Saturday 7 January 2012

Movie Review: Bad Boys (1995)


Lots of explosions, lots of bullets, lost of car chases, lots of attempted one-liners, lots of nonsense. Ho hum.  Bad Boys is action without soul, polished enough to be tolerable but utterly and immediately forgettable.

A ruthless criminal gang breaks into a Miami police station and takes off with millions of dollars in seized heroine. It's a massive embarrassment for the good guys, and narcotics detectives Marcus Burnett (Martin Lawrence) and Mike Lowrey (Will Smith) are called in to track down and retrieve the stolen drugs. Burnett is a family man, Lowrey is a womanising bachelor with an inherited fortune, but despite their differences they are partners and best friends.

Their investigation leads them to Julie Mott (Tea Leoni), who has witnessed the criminals enjoying the drugs and killing her friend Maxine. Burnett and Lowrey need to keep Julie safe as they track down Fouchet (Tcheky Karyo), the grim-faced, always angry leader of the bad guys.

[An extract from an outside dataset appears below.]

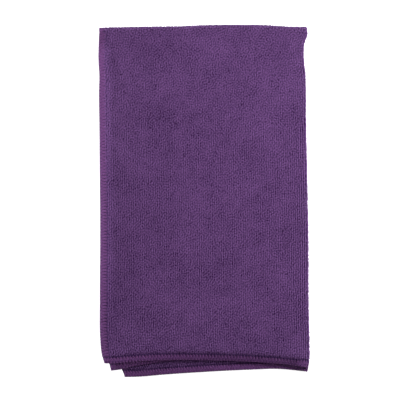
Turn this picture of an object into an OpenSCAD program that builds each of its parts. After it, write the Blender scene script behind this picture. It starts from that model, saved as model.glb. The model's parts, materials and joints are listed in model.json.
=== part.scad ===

The actors go through Bad Boys fully knowing that they are in a mindlessly gratuitous action movie, and not even pretending otherwise. People get killed, shot, battered, and bloodied, but Will Smith and Martin Lawrence as Lowrey and Burnett are too cool to care, display any emotion or pause to take stock: no, they are too busy trading insults and trying to think up the next glib comment. It is almost ironically left to Tea Leoni to inject any thoughtfulness into Bad Boys. Although her primary purpose in the movie is to wear ever shorter skirts in each successive scene, Leoni at least attempts to display some minimal fear, anger, frustration and playfulness in among the ceaseless carnage.

Bad Boys was director Michael Bay's feature film debut, and he imports his expertise in commercials and music videos to the big screen, and forgoes all other elements required to make a good movie, such as a meaningful script, human drama, acting, and polysyllabic dialogue. The reincarnation of Michael Winner with bigger budgets, Bay is all about placing the camera to get the best angle for the upcoming explosion. He washes the film with resplendent colours, making the best use of Miami and ensuring that the screen always looks gorgeous. Bad Boys is a slick two hour music video, an exercise in parking the brain and indulging the base instincts of the juvenile eye.